Ms Valentine had a migraine on 11 October and was absent from work for a further 3 days unrelated to her migraine. This triggered DWP’s absent management procedure as the 4 day trigger point had been reached. She was within her probation period. The policy however provided that absences related to disability should not be counted as part of the trigger days.

At the hearing she explained her situation. She was not referred to occupational health as she was still on probation.

Another episode of migraine occurred in November when Ms Valentine when she was called to another meeting and decision made to dismiss her. She was unsuccessful in her Appeal. The Tribunal fund that she had been unfairly dismissed.

This case shows the importance of taking on board what an employee is saying, consider whether there are reasons to depart from a policy and get expert input from occupational health. Tillman v Egon Zehnder Limited (2017): Supreme Court is to hear the Appeal in this case on the reasonableness of non-compete clause.

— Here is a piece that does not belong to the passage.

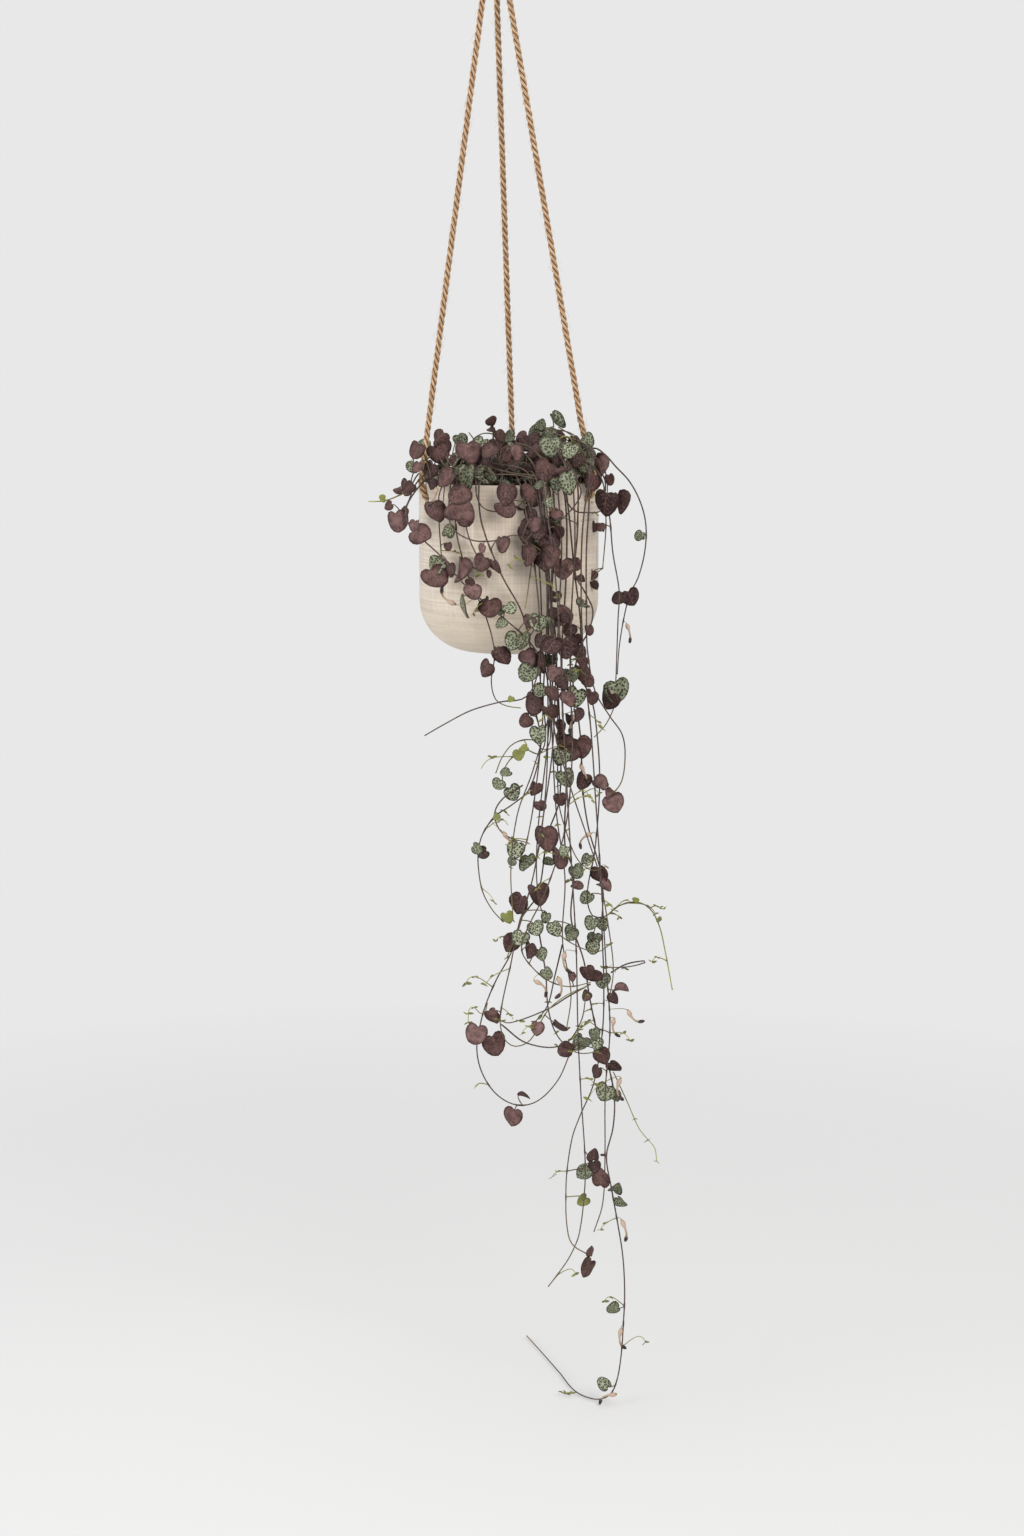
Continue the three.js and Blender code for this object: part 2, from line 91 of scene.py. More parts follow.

The Court of Appeal had held in the above case that the restrictive covenant clause which prevented employees from being “concerned or interested in any business carried on in competition” after termination was unreasonable because the time frame was too wide and it would bar former employees from being a shareholder in a competing business on the basis of the words “interested in.” This went beyond what was required to protect the employers legitimate business interests.

In general, terms which seek to restrict an ex employee’s actions after termination of employment are only enforceable when they are reasonable. Reasonableness is determined by specific facts of the case. If the term is deemed unreasonable, then the ex employee will not be bound by them.

Egon Zehnder appealed the decision to the Supreme Court which is presently being considered. This decision will impact on the validity of many employment contracts. Regardless of the decision of the Supreme Court, great care needs to be taken to ensure that the provisions contained in any non- compete clause are not drafted too widely and are no greater than what is required to protect a legitimate business interest.